The ACLU-MN, which had sued, and City Attorney Bryan Brown had negotiated a settlement that would have required the city to sell the monument to a nongovernment entity and to pay $10,000 in damages if it ever erected a similar Ten Commandments monument or plaque.
At a meeting Monday that was packed with people who support fighting the lawsuit, the council deleted that language from the settlement and added language that would allow the monument to be taken down, then immediately reinstalled. Most council members said the settlement had gone too far.
Those changes were unacceptable to ACLU-MN and mean that the suit is likely headed for trial, said Chuck Samuelson, the group's executive director.
A court conference is set for April 27 to schedule the next proceedings in the suit.
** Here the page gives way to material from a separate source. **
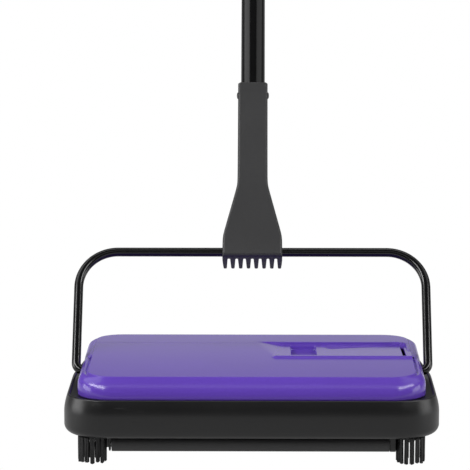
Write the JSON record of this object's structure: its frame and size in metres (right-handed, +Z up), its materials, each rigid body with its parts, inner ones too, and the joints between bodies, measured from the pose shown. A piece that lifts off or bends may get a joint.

The 7-foot-tall monument has been sitting on the City Hall lawn since 1957. It was one of a number of such monuments given to cities by the Fraternal Order of Eagles.
About six weeks ago, the ACLU-MN and 10 Duluth residents sued in federal court demanding that the monument be removed, saying it violates the constitutional separation of church and state.
The City Council voted 5-4 last month to settle rather than face a court battle.
Similar battles are underway in other states. The American Center for Law and Justice, representing the Eagles, asked a federal appeals court in Chicago on Monday to overturn a decision by a federal court ordering the removal of a Ten Commandments monument in La Crosse, Wis., saying that the monument stands on private property.
In a similar Nebraska case, the 8th U.S. Circuit Court of Appeals will review a three-judge panel's ruling against a monument in Plattsmouth. In that ruling, one judge suggested that if the monument were used in a secular way, it could stay.